Search the listing below for the string "bodies" and show each line that contains it.
════════════════
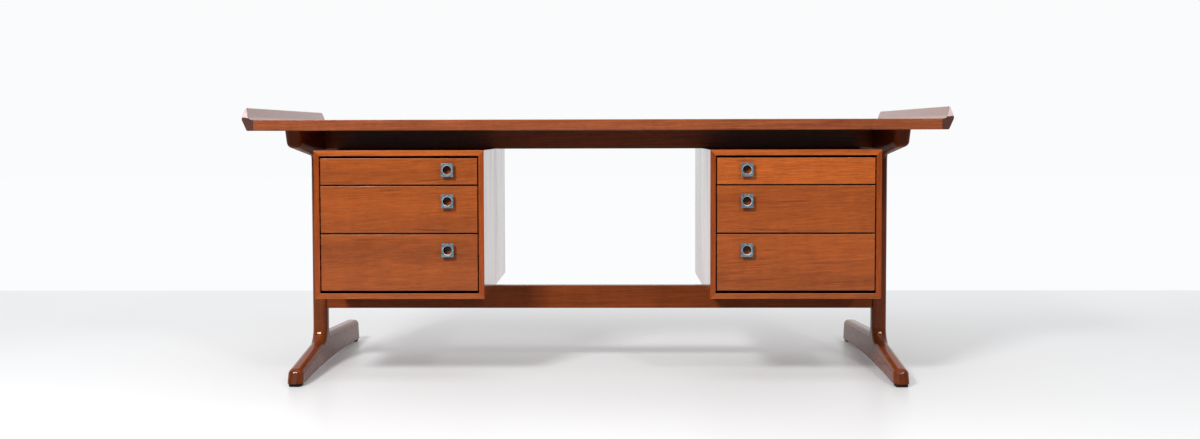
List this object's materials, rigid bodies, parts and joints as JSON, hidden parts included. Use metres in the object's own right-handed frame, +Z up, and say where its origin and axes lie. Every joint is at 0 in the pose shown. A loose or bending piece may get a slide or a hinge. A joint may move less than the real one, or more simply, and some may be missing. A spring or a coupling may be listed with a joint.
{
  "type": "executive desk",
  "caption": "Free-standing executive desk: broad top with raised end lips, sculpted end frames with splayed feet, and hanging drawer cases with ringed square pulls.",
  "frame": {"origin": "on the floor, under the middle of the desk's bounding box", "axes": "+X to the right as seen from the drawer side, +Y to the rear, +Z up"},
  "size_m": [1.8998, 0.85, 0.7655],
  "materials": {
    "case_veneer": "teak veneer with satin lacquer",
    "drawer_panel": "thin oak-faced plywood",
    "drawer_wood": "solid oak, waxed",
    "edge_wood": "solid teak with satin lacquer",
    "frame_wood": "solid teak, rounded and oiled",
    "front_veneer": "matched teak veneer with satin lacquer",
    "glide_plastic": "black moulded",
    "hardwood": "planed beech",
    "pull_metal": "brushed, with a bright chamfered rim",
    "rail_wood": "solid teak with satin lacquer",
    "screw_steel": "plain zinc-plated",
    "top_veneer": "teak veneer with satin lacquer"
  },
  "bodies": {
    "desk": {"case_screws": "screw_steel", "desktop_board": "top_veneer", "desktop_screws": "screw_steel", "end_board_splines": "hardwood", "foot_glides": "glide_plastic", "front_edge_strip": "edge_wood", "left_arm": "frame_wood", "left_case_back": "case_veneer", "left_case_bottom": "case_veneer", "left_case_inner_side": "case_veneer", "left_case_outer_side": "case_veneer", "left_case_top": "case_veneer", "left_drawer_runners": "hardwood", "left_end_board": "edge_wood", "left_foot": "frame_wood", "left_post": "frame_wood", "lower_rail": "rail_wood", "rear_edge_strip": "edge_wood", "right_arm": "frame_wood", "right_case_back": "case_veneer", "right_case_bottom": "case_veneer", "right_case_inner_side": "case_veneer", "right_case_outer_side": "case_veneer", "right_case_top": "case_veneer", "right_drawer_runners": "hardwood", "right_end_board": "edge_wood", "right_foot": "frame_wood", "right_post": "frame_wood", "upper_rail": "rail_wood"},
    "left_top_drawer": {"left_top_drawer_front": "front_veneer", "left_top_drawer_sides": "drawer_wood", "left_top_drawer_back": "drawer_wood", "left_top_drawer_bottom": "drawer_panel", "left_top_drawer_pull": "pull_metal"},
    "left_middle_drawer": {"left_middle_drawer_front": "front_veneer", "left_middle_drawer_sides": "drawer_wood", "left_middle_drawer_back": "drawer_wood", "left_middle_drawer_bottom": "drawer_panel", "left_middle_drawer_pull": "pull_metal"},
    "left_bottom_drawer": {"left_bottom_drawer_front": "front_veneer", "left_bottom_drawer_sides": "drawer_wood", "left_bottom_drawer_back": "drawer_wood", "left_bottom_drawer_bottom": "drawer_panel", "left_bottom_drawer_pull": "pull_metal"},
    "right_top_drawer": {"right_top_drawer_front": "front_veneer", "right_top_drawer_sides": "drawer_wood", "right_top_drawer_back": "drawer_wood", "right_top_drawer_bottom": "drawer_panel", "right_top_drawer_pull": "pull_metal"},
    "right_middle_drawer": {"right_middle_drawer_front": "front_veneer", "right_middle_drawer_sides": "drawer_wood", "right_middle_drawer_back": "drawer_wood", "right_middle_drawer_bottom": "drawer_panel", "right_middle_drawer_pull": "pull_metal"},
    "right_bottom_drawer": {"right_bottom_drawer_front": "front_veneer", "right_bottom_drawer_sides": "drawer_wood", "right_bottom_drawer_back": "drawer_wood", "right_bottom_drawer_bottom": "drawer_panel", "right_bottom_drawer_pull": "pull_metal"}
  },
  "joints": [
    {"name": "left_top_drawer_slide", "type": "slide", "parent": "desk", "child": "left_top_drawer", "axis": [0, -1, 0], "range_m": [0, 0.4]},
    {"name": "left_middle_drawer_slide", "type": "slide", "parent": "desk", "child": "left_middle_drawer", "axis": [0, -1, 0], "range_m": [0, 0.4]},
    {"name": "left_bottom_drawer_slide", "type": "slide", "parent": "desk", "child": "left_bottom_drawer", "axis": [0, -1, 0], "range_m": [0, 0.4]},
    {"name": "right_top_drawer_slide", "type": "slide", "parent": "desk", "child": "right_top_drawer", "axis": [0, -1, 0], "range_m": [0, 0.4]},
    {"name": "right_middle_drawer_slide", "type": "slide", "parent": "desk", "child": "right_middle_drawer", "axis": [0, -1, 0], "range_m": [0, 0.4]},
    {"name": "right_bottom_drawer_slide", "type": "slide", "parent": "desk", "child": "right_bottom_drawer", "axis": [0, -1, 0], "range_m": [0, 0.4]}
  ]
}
════════════════
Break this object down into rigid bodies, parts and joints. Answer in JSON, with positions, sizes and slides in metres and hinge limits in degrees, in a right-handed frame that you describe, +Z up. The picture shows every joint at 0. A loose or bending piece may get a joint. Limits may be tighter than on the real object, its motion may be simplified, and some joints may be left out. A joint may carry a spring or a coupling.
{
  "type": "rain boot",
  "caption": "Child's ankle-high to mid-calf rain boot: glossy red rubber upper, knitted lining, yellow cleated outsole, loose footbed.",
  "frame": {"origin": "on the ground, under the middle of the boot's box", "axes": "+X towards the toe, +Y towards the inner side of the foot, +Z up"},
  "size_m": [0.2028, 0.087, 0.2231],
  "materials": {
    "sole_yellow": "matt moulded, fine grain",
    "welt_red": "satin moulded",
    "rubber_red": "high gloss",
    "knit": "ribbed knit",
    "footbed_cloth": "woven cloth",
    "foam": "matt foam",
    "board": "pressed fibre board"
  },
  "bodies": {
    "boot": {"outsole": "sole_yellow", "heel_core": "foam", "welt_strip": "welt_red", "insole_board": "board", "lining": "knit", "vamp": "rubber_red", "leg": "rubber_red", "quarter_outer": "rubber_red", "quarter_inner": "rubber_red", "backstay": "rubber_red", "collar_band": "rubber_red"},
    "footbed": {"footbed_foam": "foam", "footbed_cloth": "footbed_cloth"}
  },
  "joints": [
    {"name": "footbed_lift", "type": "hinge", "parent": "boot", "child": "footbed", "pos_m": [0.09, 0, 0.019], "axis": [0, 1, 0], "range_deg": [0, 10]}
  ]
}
════════════════
### [SOLUTION FOR THIS EXERCISE]
List this object's materials, rigid bodies, parts and joints as JSON, hidden parts included. Use metres in the object's own right-handed frame, +Z up, and say where its origin and axes lie. Every joint is at 0 in the pose shown. A loose or bending piece may get a slide or a hinge. A joint may move less than the real one, or more simply, and some may be missing. A spring or a coupling may be listed with a joint.
  "bodies": {
Break this object down into rigid bodies, parts and joints. Answer in JSON, with positions, sizes and slides in metres and hinge limits in degrees, in a right-handed frame that you describe, +Z up. The picture shows every joint at 0. A loose or bending piece may get a joint. Limits may be tighter than on the real object, its motion may be simplified, and some joints may be left out. A joint may carry a spring or a coupling.
  "bodies": {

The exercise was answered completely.